## Recorded data

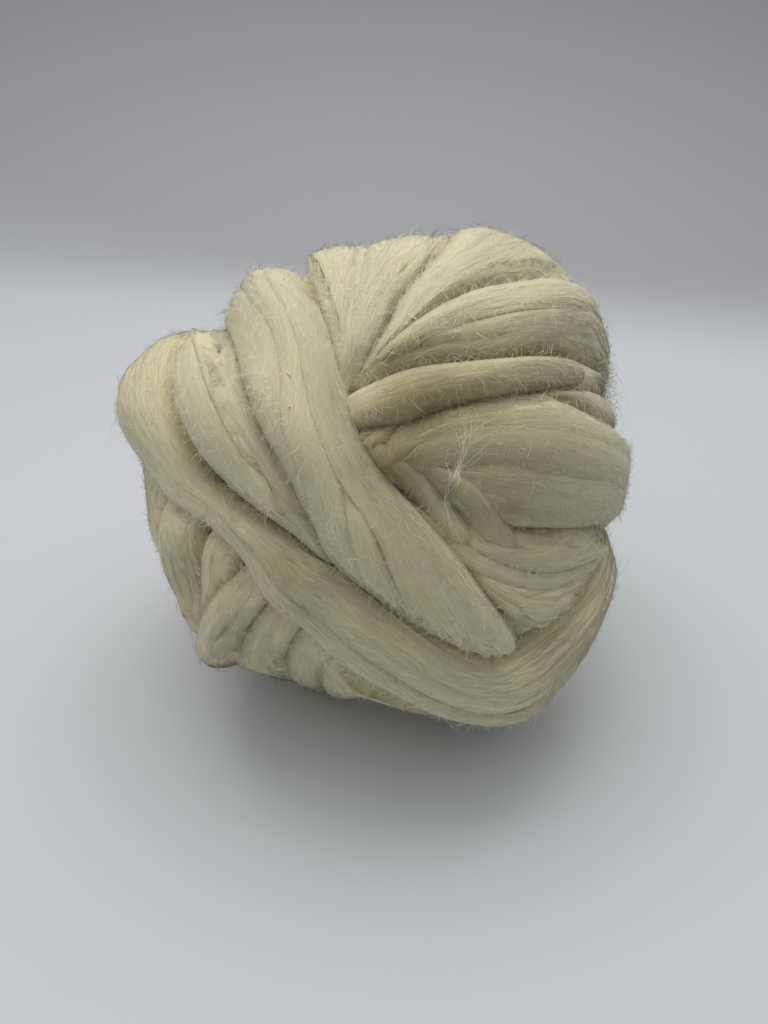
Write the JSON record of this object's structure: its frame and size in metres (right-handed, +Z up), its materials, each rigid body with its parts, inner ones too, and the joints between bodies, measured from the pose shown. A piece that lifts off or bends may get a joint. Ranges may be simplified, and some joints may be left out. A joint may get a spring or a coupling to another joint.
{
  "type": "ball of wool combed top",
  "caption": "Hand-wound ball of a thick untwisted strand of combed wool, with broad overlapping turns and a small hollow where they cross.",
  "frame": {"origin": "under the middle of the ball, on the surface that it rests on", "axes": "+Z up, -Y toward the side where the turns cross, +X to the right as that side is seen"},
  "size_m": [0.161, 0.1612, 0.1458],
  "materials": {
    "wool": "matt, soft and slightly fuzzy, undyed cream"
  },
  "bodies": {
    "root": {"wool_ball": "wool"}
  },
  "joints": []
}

## Set exercise
Copy all lines from the material that contain "joints".

## Reply
Write the JSON record of this object's structure: its frame and size in metres (right-handed, +Z up), its materials, each rigid body with its parts, inner ones too, and the joints between bodies, measured from the pose shown. A piece that lifts off or bends may get a joint. Ranges may be simplified, and some joints may be left out. A joint may get a spring or a coupling to another joint.
  "joints": []